Irrational emotions would include:
- Anger towards someone even after learning they did not do what we thought they did.
- The act of panicking during a house fire and not paying attention to life-saving instructions given by the fireman.
Changes in prominent academic views on emotions over the years
Comparing the newest version (2018 revision) to the original version (2003) of this document has given me a good idea of the changes in general consensus among experts in the field of study of emotions. Here are some factors that have remained the same:
- Emotions typically involve conscious experiences.
- Emotions can vary considerably in many dimensions: intensity, types of associated objects, expressions, behaviors, and physiological responses, to name a few.
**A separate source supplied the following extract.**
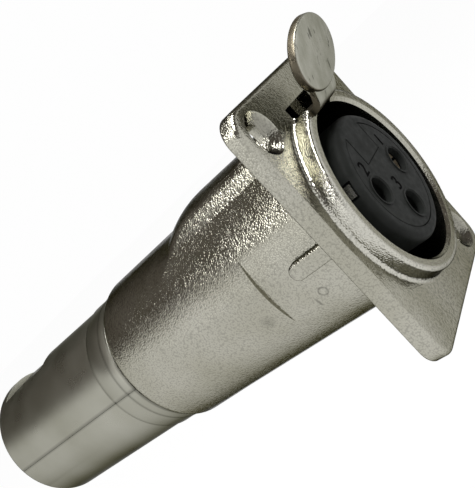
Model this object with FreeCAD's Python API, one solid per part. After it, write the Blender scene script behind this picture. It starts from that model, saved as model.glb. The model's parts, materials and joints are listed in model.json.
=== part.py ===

There have been some changes:
- Though emotions were traditionally considered the opposite of reason, this no longer applies.
- Recent research has shifted the focus from the role of emotions in moral and social life to the role of emotions in motivation.
- Most researchers believe emotions represent something, such as intentionality.
In addition, modern neuroscience has led to more conclusions:
- No specific part of the brain controls emotions. They can't even be tied to the brain specifically, but are part of the body and being as a whole.
- Emotions can arise independently from conscious thought or experience.
- Emotions can be appropriate or inappropriate.
- Typically, they involve some kind of appraisal.
- They typically correlate with changes in motivation.
However, the details are still being debated.
My conclusion
Emotions change over time, as does our understanding of them. While unsatisfying, this seems fitting.
The different schools of thought discussed in this article remind me of the differing perspectives of critical thinking experts. While we have a long way to go before we have a single standard definition for either critical thinking or emotions, it is good to know that we can at least understand what most experts agree on. Right now, this is all anyone can ask for.